Engineers were alerted after an 85-metre stretch of raised embankment at Stannington’s Clyce (near Cannington) subsided leaving only the crest of the bank intact. The bank failure occurred close to the point where the Cannington Brook enters the Parrett estuary.
With high tides predicted, the Environment Agency immediately began planning emergency repairs. A field team has been on site since Wednesday (October 21) driving steel piles into the damaged section of riverbank. There was slight delay after the team discovered buried concrete and stone in part of the bank, but piling work resumed and the repairs were finished by Sunday (October 25).
Environment Agency Officer Piers Hooper said:
We are very pleased to have completed these repairs in time for this week’s high tides. The highest is on Wednesday so we’ll have staff closely monitoring the embankment over this period.
These works are a good example of the Environment Agency’s ability to respond quickly to unexpected events. We’ve come up with a temporary solution and will need to carry out permanent repairs to this embankment at some point in the future.

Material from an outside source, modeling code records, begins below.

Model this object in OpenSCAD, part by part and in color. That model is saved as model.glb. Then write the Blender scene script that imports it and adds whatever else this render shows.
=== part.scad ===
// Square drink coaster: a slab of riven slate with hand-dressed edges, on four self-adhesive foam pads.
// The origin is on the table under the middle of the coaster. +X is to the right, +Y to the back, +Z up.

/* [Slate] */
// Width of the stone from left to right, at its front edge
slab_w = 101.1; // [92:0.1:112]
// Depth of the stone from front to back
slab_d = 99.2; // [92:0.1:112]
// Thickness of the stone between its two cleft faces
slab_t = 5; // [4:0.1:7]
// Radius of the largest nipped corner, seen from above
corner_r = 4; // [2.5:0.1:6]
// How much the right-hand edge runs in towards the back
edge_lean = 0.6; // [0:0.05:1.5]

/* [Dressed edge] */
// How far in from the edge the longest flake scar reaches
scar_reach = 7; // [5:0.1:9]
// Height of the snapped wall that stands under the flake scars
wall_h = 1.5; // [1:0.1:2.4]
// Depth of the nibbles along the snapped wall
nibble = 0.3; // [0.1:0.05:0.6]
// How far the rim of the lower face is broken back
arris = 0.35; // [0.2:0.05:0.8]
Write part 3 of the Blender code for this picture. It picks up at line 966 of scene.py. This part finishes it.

Engineers are investigating the cause of the bank collapse. An initial inspection suggests any further failure along the floodbank is unlikely.
The nearest properties to the repaired section of floodbank are approximately 1km away. The site is surrounded by farmland. The nearest communities are Cannington and Chilton Trinity.
Access to the remote site was made easier through the use of a track that was recently upgraded by the Environment Agency as part of its asset recovery programme.
Stallington’s Clyce is only a short distance from Cannington Bends where work is due to start next year on a £4 million flood protection scheme.